I also agree that the narrator is part of the crowd. Even if it seems like he is alone, he becomes part of the crowd just by watching/judging what is going on around him.
I like what you are saying about the suggestion that the people watching can only really take place in the city. I also agree with the passing judgement statement that you made. I hadn't thought of it like that, but the narrator really is judging everyone that he sees and we can conclude this because he knows nothing about them and still he describes them like he does. We can see that the man that he follows, once he finally thinks he has figured him out he says that "I shall learn no more of him, nor of his deeds." (396) It is like he is saying that once he knows one of them he can't say anything about that particular person anymore.
I like the ideas presented here. I think perhaps that this "man in the crowd" is an outsider, much like TD Eliot's Grizabella, wanting some kind of acceptance or some kind of confirmation that he is alive. He is in the crowd, but not of it, and that is a sad position to be in.
Corinne,
I liked your comments on this story. I read your post before I read the story so I was already colored by what you had said. You suggested:
"This old man," I said at length, "is the type and the genius of deep crime. He refuses to be alone. He is the man of the crowd."(396) I think that in the way that the man of the crowd is described by the narrator, the narrator can identify with the man of the crowd. In a way the narrator could be a genius of crime seeing that he had followed this man around and wasn't even noticed. (Corinne)

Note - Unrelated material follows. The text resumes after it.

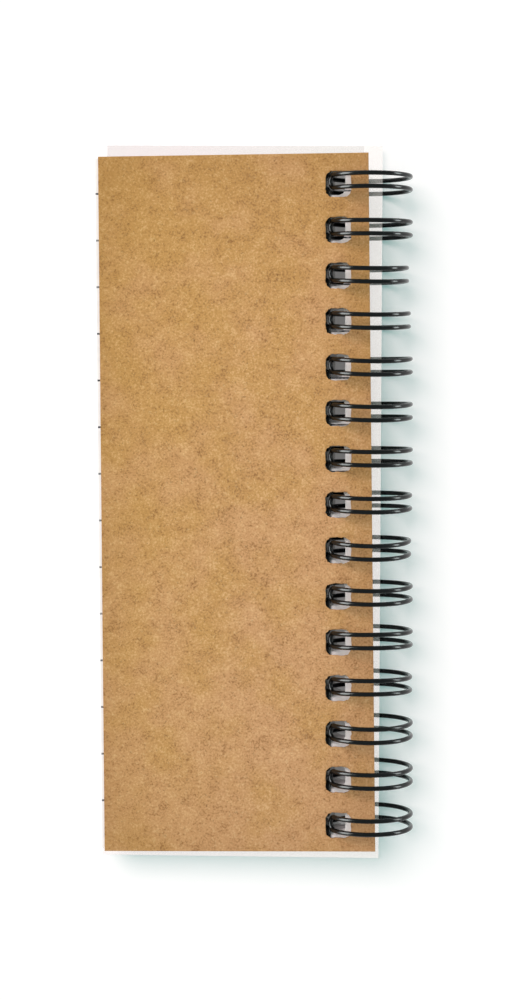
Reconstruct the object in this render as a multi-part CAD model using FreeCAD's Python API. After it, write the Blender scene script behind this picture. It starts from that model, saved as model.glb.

I've been asking my self why this is so, that is, why didn't the old man noticed his stalker.I came to the conclusion that both the old man and the narrator were crazy.
It's one thing to people watch and quite another to get up and follow someone all night and then confront him like the narrator did.
I also thought that perhaps Poe was showing off a bit with his descriptive abilities.
This is what good writers do- they observe every eye movement, every unusual pulse on the character they are imprinting into their consciousness. Poe was a master at this- my only negative comment on this story is that Poe's prejudice and sense of elitism shows through in his descriptions especially of the Jewish pedlars.
" Descending in the scale of what is termed gentility, I found darker and deeper themes for speculation. I saw Jew pedlars, with hawk eyes flashing from countenances whose every other feature wore only an expression of abject humility; (391) "
Like you I could easily visualize Poe's London scene, but while I was doing that I also felt that if I were sitting with the narrator that I would have come up with different characterizations of the people under Poe's biased gaze.
Thank you for pointing out the fact that Poe was portraying an elitist veiw point in this story. I knew there was something in his description that struck me as a little snobby or all knowing, but I couldn't pin point it. Elitism, yes, that the word!
Can we even trust this narrator? He did say that he was sick with an illness and was in a "peculiar mental state".